IOWA CITY, IOWA-Hundreds of research animals were stolen from the University of Iowa's Spence Laboratories Nov. 14, when vandals took rodents, trashed computers and dumped chemicals throughout various wings of the facility. The Animal Liberation Front (ALF) allegedly claimed responsibility for the theft and damage, which the university was unable to assess at presstime.
The Federal Bureau of Investigation declined to comment on the ongoing investigation, and the University of Iowa Police Department declined to share its crime-scene report. But the ALF sent a video of its alleged action to the local media, and e-mails to television and radio station credits ALF with the incident, according to Steve Parrot, director of university relations.
Hazardous materials crews abated chemicals that had been spilled during the incident for several days before the criminal investigation could begin, says Dr. Paul Cooper, university veterinarian and director of the office of animal resource.
Ironically, some of the liberated rodents might have died, according to Cooper, who is responsible for the husbandry of all animals on the campus.
"The animals were treated in a very inhumane manner. They were placed in large groups in translucent plastic tubs with snap-on lids, and it appeared they had drilled small holes around the perimeter of the tubs that were completely inadequate to provide oxygen to the large group of animals," Cooper recalls from the video of the incident obtained from the local media. "The mice were becoming very frantic, and many were wiping heir faces with front paws, which is a sign of extreme stress. Others were running from hole to hole trying to get air, but the holes were too small. I feel a lot of animals died of suffocation."
Spence Laboratories are part of Seashore Hall, which houses the sociology, psychology and journalism departments. The buildings opened about a week after the attack, but the basement of the lab where chemicals were dumped has been closed indefinitely. Clean-up of the chemicals had been finished in December, but the university had yet to determine when the basement facilities might open, according to Captain Larry M. Langley of the University of Iowa Police Department.
The video shows the culprits had keycard access to the building; current and future security measures are being evaluated, Cooper says.

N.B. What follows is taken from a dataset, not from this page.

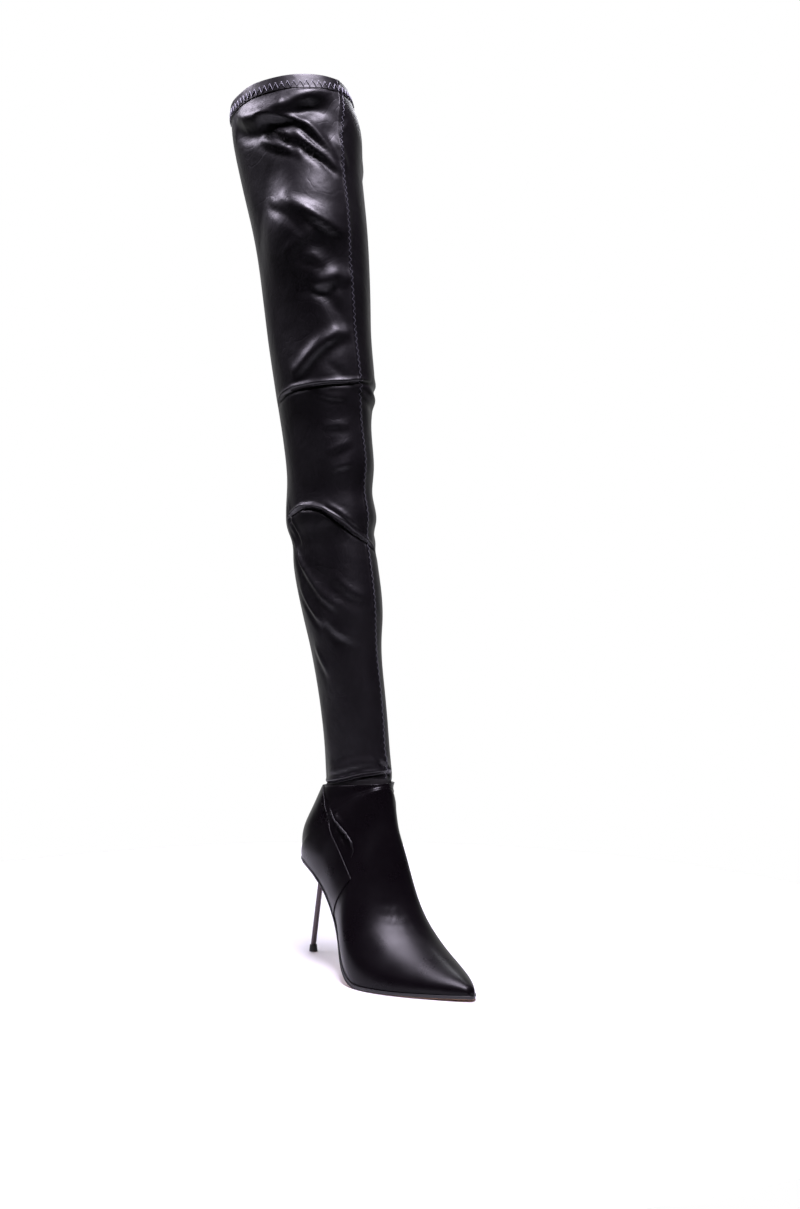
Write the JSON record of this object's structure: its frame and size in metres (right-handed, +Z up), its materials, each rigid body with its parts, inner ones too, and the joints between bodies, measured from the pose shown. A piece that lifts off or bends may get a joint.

"I never felt like we were flying under the radar. I've been running the facility for 25 years now, and I think we've seen so many changes in people and beliefs and open-mindedness and lack thereof that I don't think there is any area that has the luxury of being complacent," he says. "We've seen worse things on the coasts than in other parts of the country, but we've been seeing break-ins for a while, so it was alarming but not a total surprise."